▶ [What you should do]:
Reproduce the listing verbatim.

— Begin Supplied data —

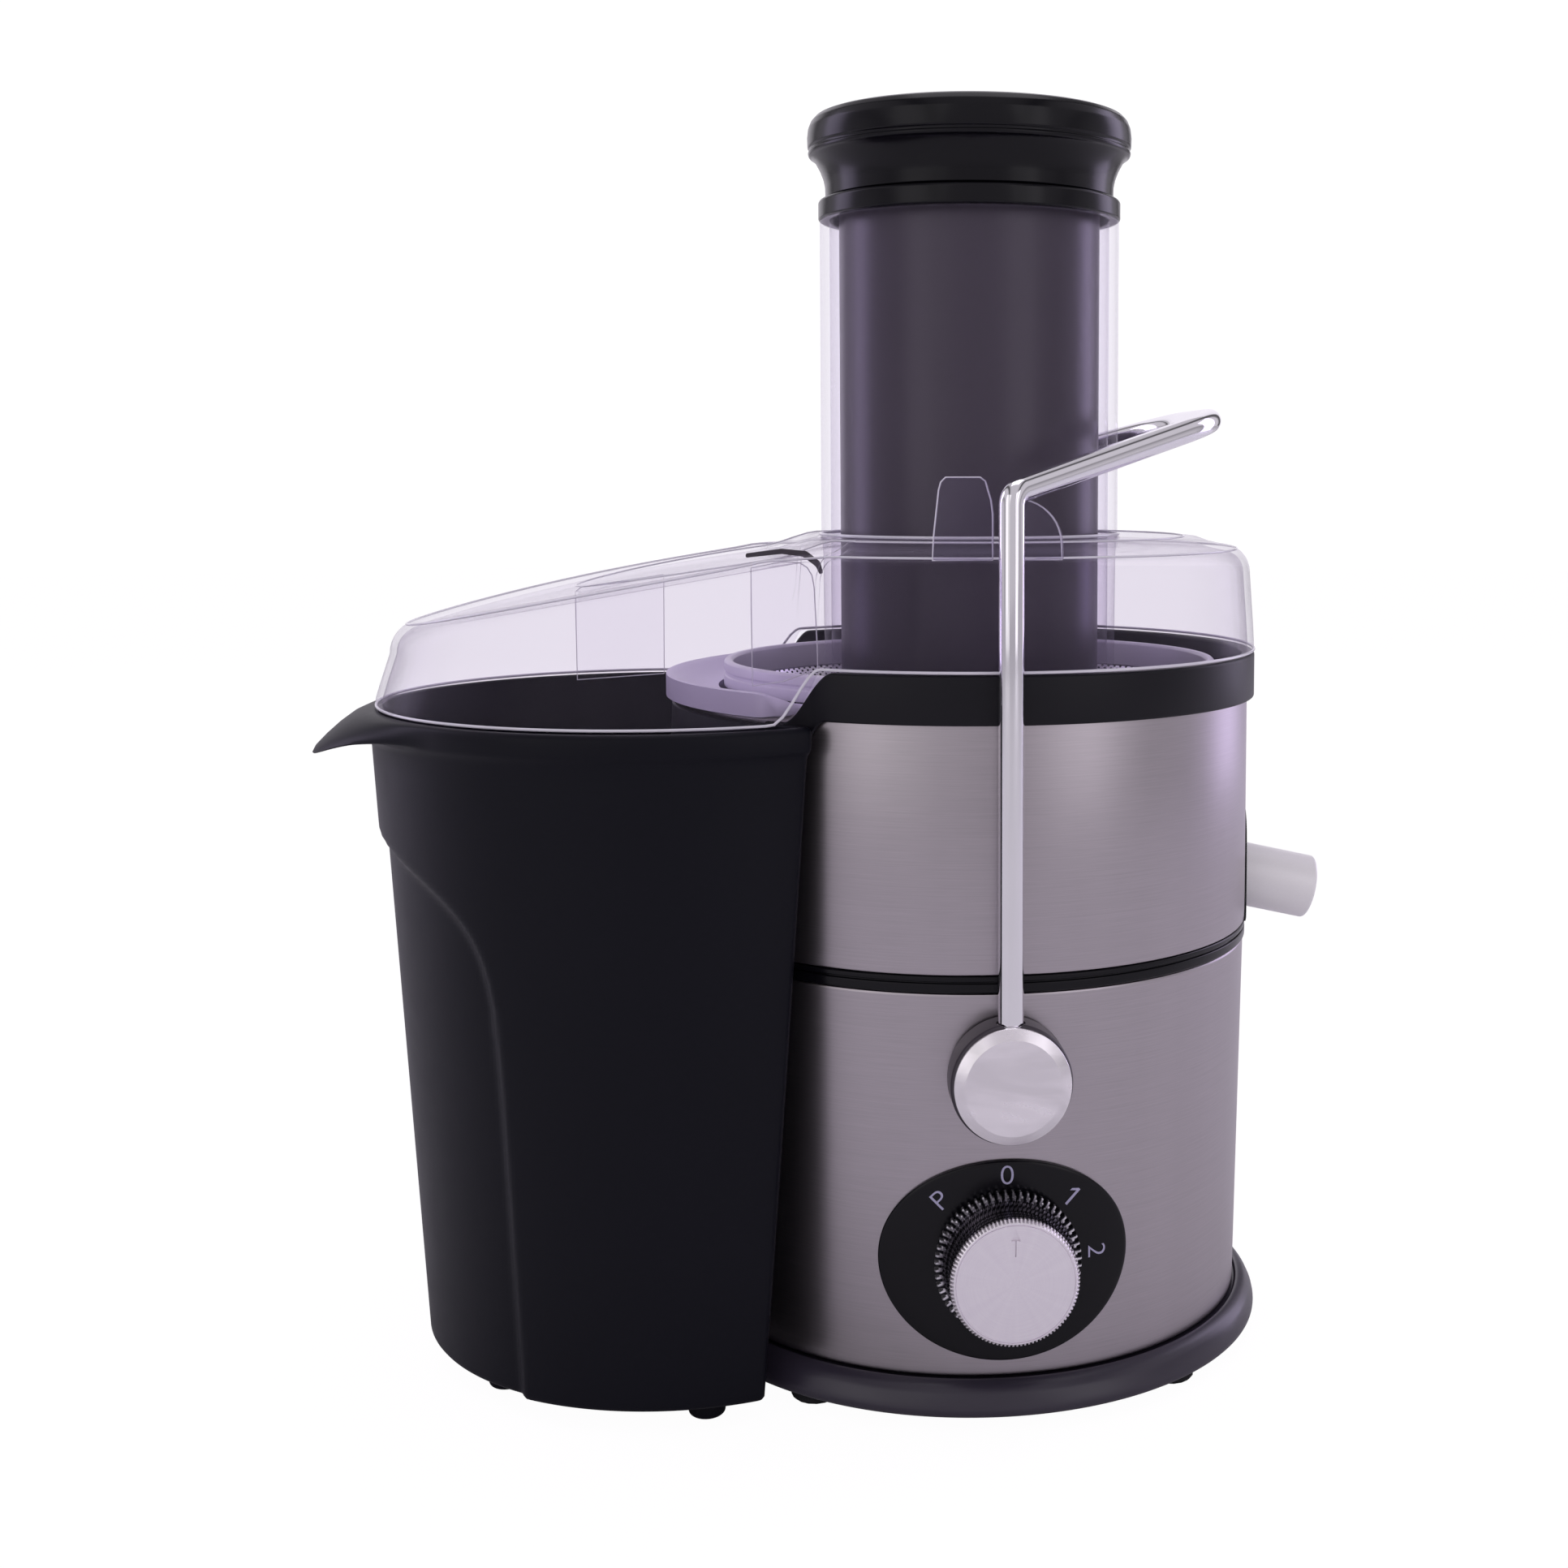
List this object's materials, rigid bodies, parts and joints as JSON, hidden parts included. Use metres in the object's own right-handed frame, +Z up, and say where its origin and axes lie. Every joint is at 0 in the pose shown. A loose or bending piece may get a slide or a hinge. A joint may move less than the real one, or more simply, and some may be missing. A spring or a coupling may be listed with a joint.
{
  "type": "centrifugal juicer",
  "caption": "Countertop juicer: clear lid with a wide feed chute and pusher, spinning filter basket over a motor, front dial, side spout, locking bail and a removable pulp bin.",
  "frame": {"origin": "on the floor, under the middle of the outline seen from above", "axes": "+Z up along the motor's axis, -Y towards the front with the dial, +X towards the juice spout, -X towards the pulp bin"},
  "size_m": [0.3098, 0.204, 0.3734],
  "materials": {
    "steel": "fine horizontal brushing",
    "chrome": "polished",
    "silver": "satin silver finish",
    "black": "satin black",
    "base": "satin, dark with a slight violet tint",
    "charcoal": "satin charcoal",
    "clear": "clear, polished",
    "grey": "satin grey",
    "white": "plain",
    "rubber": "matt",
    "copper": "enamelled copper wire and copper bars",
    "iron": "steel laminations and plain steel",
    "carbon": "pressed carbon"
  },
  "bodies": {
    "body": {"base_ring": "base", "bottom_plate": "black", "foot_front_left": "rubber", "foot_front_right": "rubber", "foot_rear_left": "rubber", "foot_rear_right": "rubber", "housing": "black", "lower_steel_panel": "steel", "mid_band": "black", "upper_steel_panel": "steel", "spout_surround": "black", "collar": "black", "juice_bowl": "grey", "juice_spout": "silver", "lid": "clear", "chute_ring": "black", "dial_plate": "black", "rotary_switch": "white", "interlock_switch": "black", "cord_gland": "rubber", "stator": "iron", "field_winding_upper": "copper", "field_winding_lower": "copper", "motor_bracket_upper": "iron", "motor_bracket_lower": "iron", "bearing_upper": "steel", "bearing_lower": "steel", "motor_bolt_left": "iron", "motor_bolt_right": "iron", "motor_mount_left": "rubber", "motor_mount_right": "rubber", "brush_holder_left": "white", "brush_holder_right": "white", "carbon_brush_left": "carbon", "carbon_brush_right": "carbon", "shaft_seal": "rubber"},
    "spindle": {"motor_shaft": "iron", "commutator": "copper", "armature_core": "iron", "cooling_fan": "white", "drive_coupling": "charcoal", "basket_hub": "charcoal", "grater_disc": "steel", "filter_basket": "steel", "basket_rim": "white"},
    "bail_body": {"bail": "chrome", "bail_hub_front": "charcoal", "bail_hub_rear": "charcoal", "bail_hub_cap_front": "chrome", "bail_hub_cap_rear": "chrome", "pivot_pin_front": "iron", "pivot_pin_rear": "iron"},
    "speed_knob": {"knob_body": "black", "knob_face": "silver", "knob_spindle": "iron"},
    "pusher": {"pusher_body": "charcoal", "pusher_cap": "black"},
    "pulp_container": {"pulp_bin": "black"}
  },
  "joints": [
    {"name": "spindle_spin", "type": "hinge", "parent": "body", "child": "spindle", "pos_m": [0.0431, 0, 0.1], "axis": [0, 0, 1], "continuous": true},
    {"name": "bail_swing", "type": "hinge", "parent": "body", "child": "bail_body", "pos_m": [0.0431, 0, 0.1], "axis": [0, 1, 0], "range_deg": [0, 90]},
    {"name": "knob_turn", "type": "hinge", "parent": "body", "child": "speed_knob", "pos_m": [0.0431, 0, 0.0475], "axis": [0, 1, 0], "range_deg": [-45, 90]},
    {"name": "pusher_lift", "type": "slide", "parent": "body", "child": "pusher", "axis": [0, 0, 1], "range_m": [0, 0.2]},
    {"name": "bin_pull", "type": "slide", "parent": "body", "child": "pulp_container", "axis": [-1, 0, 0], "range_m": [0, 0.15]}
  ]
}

— End Supplied data —

▶ [Solution]:
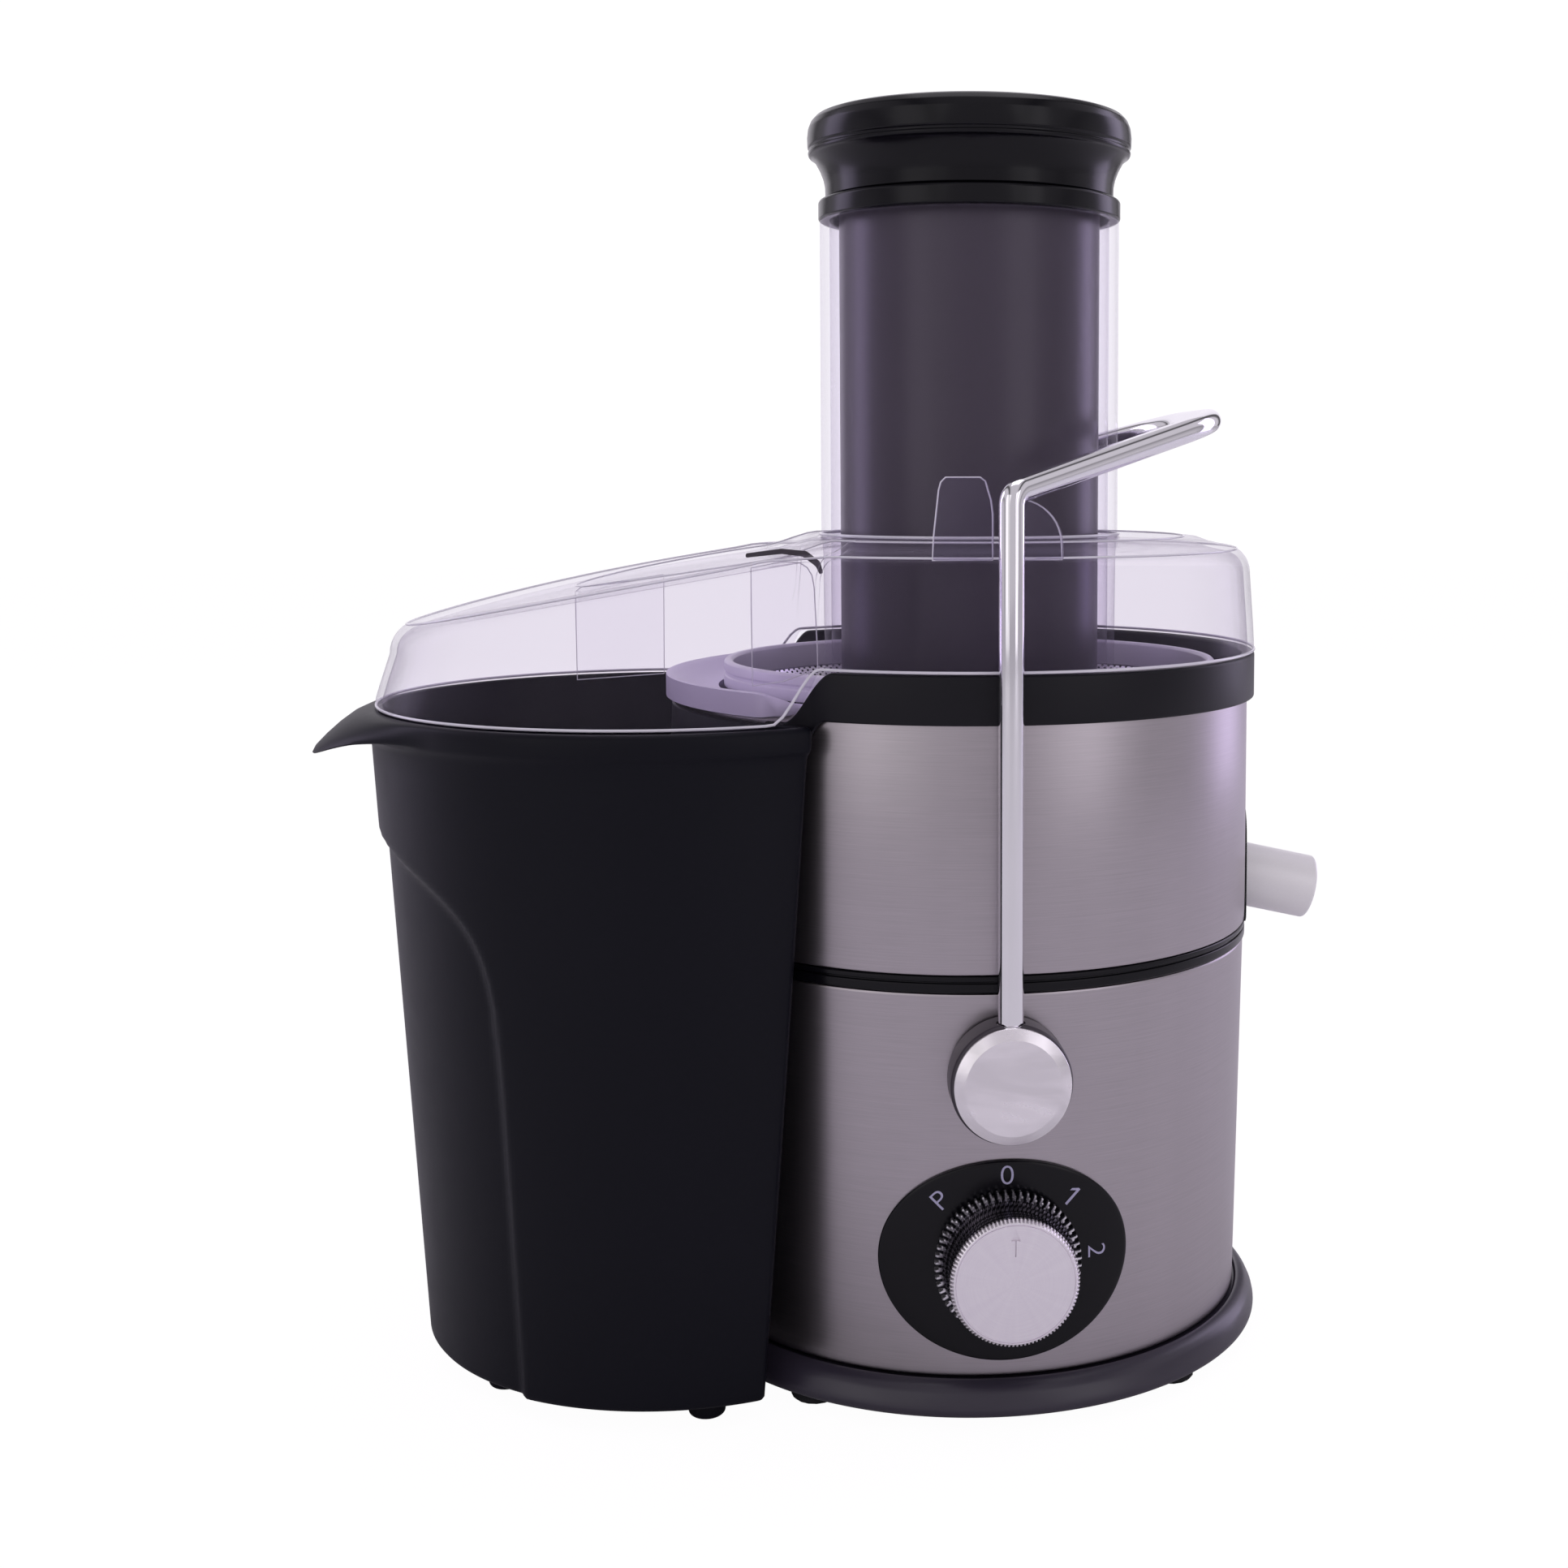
List this object's materials, rigid bodies, parts and joints as JSON, hidden parts included. Use metres in the object's own right-handed frame, +Z up, and say where its origin and axes lie. Every joint is at 0 in the pose shown. A loose or bending piece may get a slide or a hinge. A joint may move less than the real one, or more simply, and some may be missing. A spring or a coupling may be listed with a joint.
{
  "type": "centrifugal juicer",
  "caption": "Countertop juicer: clear lid with a wide feed chute and pusher, spinning filter basket over a motor, front dial, side spout, locking bail and a removable pulp bin.",
  "frame": {"origin": "on the floor, under the middle of the outline seen from above", "axes": "+Z up along the motor's axis, -Y towards the front with the dial, +X towards the juice spout, -X towards the pulp bin"},
  "size_m": [0.3098, 0.204, 0.3734],
  "materials": {
    "steel": "fine horizontal brushing",
    "chrome": "polished",
    "silver": "satin silver finish",
    "black": "satin black",
    "base": "satin, dark with a slight violet tint",
    "charcoal": "satin charcoal",
    "clear": "clear, polished",
    "grey": "satin grey",
    "white": "plain",
    "rubber": "matt",
    "copper": "enamelled copper wire and copper bars",
    "iron": "steel laminations and plain steel",
    "carbon": "pressed carbon"
  },
  "bodies": {
    "body": {"base_ring": "base", "bottom_plate": "black", "foot_front_left": "rubber", "foot_front_right": "rubber", "foot_rear_left": "rubber", "foot_rear_right": "rubber", "housing": "black", "lower_steel_panel": "steel", "mid_band": "black", "upper_steel_panel": "steel", "spout_surround": "black", "collar": "black", "juice_bowl": "grey", "juice_spout": "silver", "lid": "clear", "chute_ring": "black", "dial_plate": "black", "rotary_switch": "white", "interlock_switch": "black", "cord_gland": "rubber", "stator": "iron", "field_winding_upper": "copper", "field_winding_lower": "copper", "motor_bracket_upper": "iron", "motor_bracket_lower": "iron", "bearing_upper": "steel", "bearing_lower": "steel", "motor_bolt_left": "iron", "motor_bolt_right": "iron", "motor_mount_left": "rubber", "motor_mount_right": "rubber", "brush_holder_left": "white", "brush_holder_right": "white", "carbon_brush_left": "carbon", "carbon_brush_right": "carbon", "shaft_seal": "rubber"},
    "spindle": {"motor_shaft": "iron", "commutator": "copper", "armature_core": "iron", "cooling_fan": "white", "drive_coupling": "charcoal", "basket_hub": "charcoal", "grater_disc": "steel", "filter_basket": "steel", "basket_rim": "white"},
    "bail_body": {"bail": "chrome", "bail_hub_front": "charcoal", "bail_hub_rear": "charcoal", "bail_hub_cap_front": "chrome", "bail_hub_cap_rear": "chrome", "pivot_pin_front": "iron", "pivot_pin_rear": "iron"},
    "speed_knob": {"knob_body": "black", "knob_face": "silver", "knob_spindle": "iron"},
    "pusher": {"pusher_body": "charcoal", "pusher_cap": "black"},
    "pulp_container": {"pulp_bin": "black"}
  },
  "joints": [
    {"name": "spindle_spin", "type": "hinge", "parent": "body", "child": "spindle", "pos_m": [0.0431, 0, 0.1], "axis": [0, 0, 1], "continuous": true},
    {"name": "bail_swing", "type": "hinge", "parent": "body", "child": "bail_body", "pos_m": [0.0431, 0, 0.1], "axis": [0, 1, 0], "range_deg": [0, 90]},
    {"name": "knob_turn", "type": "hinge", "parent": "body", "child": "speed_knob", "pos_m": [0.0431, 0, 0.0475], "axis": [0, 1, 0], "range_deg": [-45, 90]},
    {"name": "pusher_lift", "type": "slide", "parent": "body", "child": "pusher", "axis": [0, 0, 1], "range_m": [0, 0.2]},
    {"name": "bin_pull", "type": "slide", "parent": "body", "child": "pulp_container", "axis": [-1, 0, 0], "range_m": [0, 0.15]}
  ]
}